A great innovation in deep fryer technology is the rotating basket, where the food basket rotates through the hot oil rather than sitting in it, resulting in less oil being needed - your food doesn’t stay in the oil; instead it’s periodically pulled out as the basket rotates. The result is crispy, delicious food using much less oil. Be forewarned, though, this type of deep fryer is not suitable for all foods. Rotary fryers routinely use half the oil of regular fryers and also reach cooking temperature quicker because there is less oil to heat.

Temperature Control

Another feature to consider is temperature control. Some deep fryer models have overly simplistic temperature settings such as “Low”, “Medium” and “High” or even just an on/off switch. It’s important that you know when a deep fryer has reached the proper temperature for the food you’re cooking. Some displays are digital, others are simple dials. Either way, they are helpful to even experienced cooks. An adjustable thermostat helps keep temperatures consistent, thus producing high-quality food.

Safety Features

Given that you will be working with oil at extremely high temperatures, look for a fryer with a deep tank and a closable lid to help limit splatters. Often times the basket can be raised and lowered while the lid is closed, and a clear glass window in the lid ensures you can watch your food without opening the lid. And finally, some deep fryers now feature a "breakaway" power cord that attaches with magnets so the cord will simply let go of the fryer if pulled or tripped over, which will prevent the fryer from accidentally being pulled onto the floor.

Portability, Storage & Counter Space

It’s important that your deep fryer has enough counter space to work properly. Before purchasing, consider the amount of space you have available near an electrical outlet. You won't want to use an extension cord, and don't place it too close to any open flame or door. If your plan is to keep the deep fryer stored out of sight between uses (such as in a cupboard), look for a unit that can safely hold the oil without spilling it during movement. In addition, ensure the basket is stored inside the sealed unit, and the handle is easily removed for storage easy.

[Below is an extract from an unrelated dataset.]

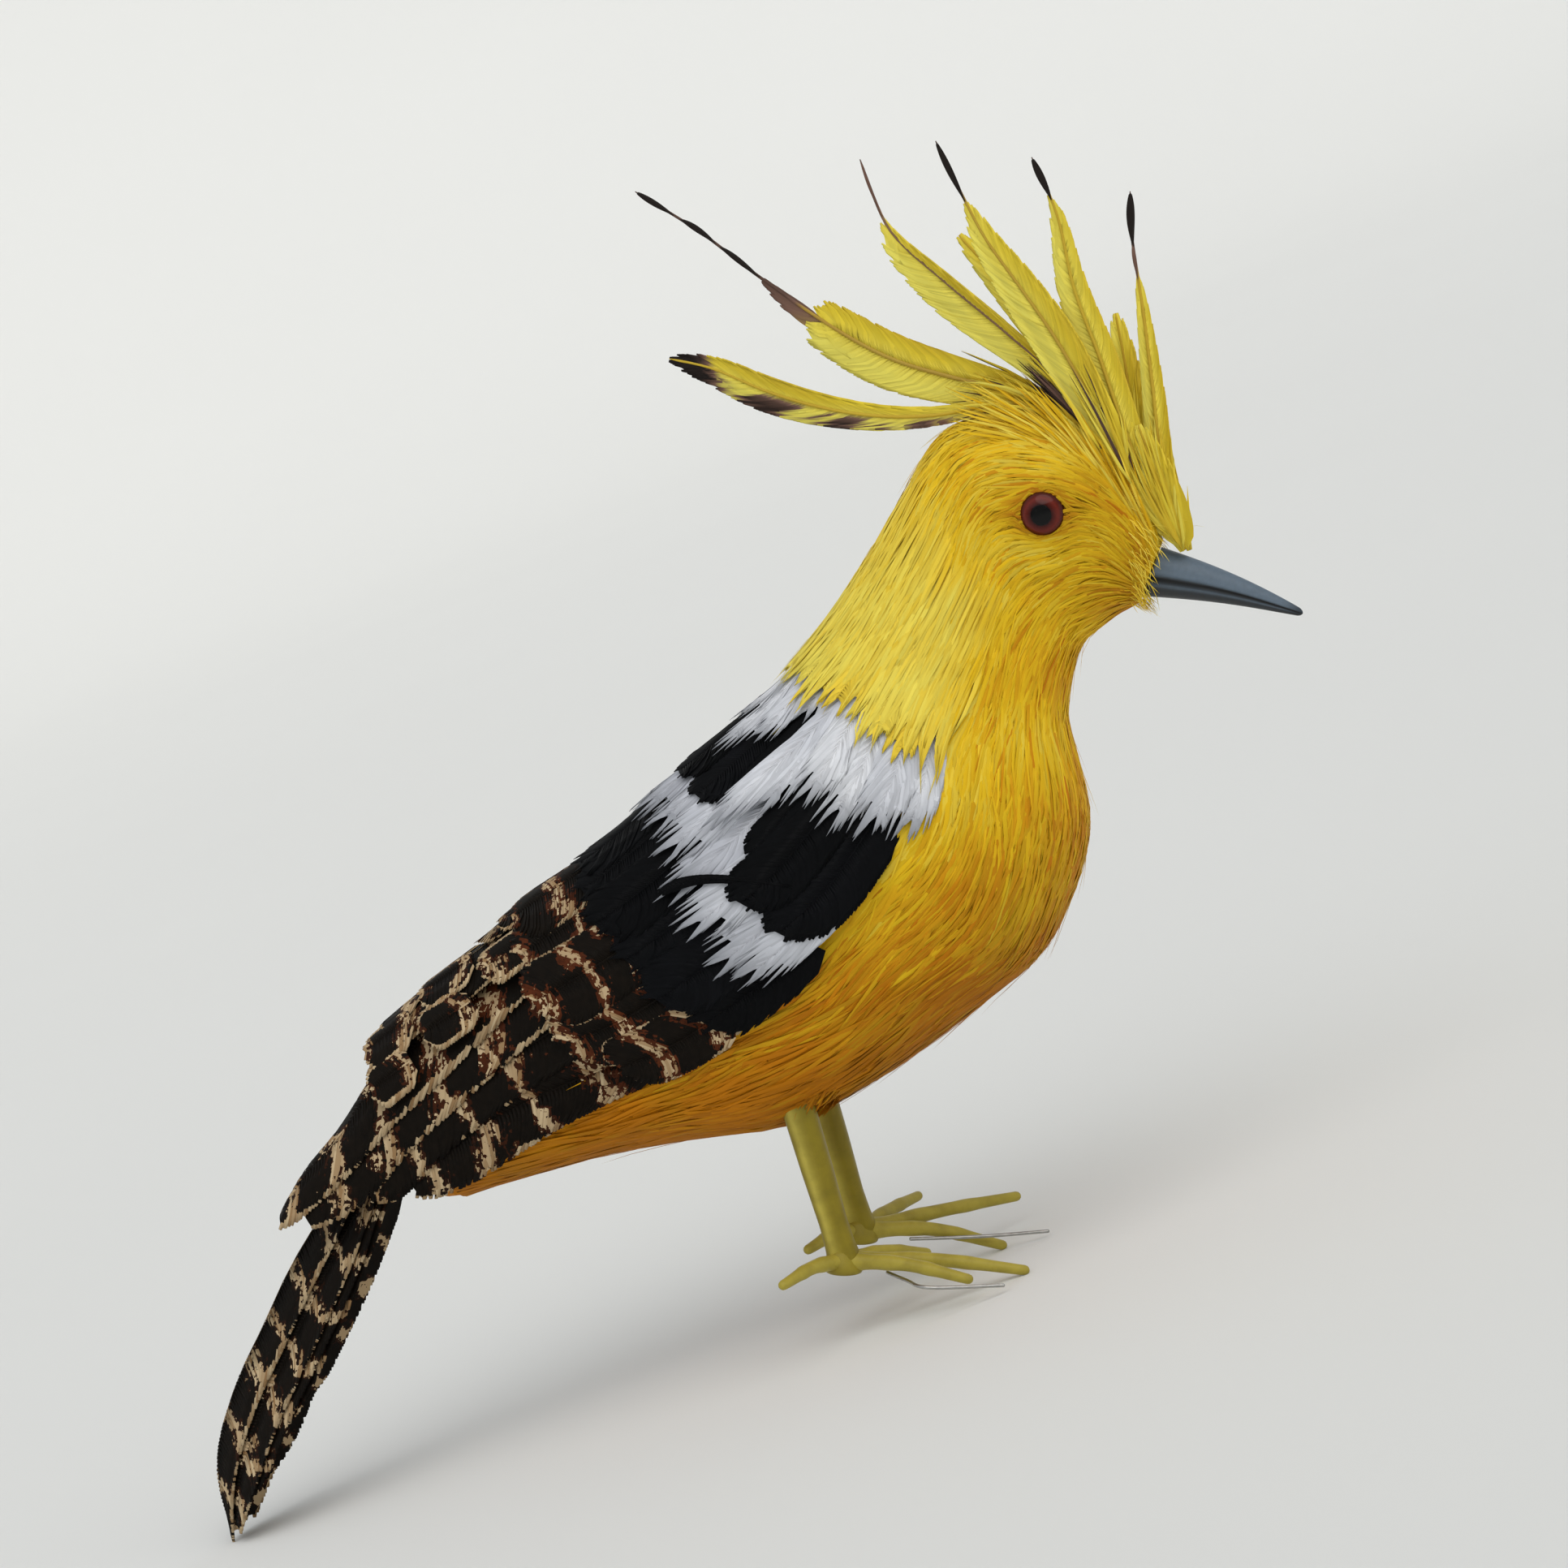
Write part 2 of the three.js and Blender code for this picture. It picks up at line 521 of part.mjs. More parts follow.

A clean deep fryer will work smoother and will create better-tasting food. The oil vat should be removable so you can easily pour leftover oil into another container. Try to find a deep fryer with components that are submersible in water or are dishwasher safe, as this will make cleaning much easier. Most fryers have some sort of outlet for draining used oil, but you should be sure it’s an easy-to-use feature on your particular deep fryer.

Cool Touch Exterior

This is pretty standard nowadays, but you’ll want to ensure the unit is cool to the touch when it is in use.

Electric/Digital Timer

Accurately set and monitor your cooking time for perfectly fried food. It’s also great as an added safety feature to ensure your deep fryer is not left on.


All deep fryers have some sort of the filter which can be permanent, washable or one that needs replacing, which may have to be purchased from the manufacturer.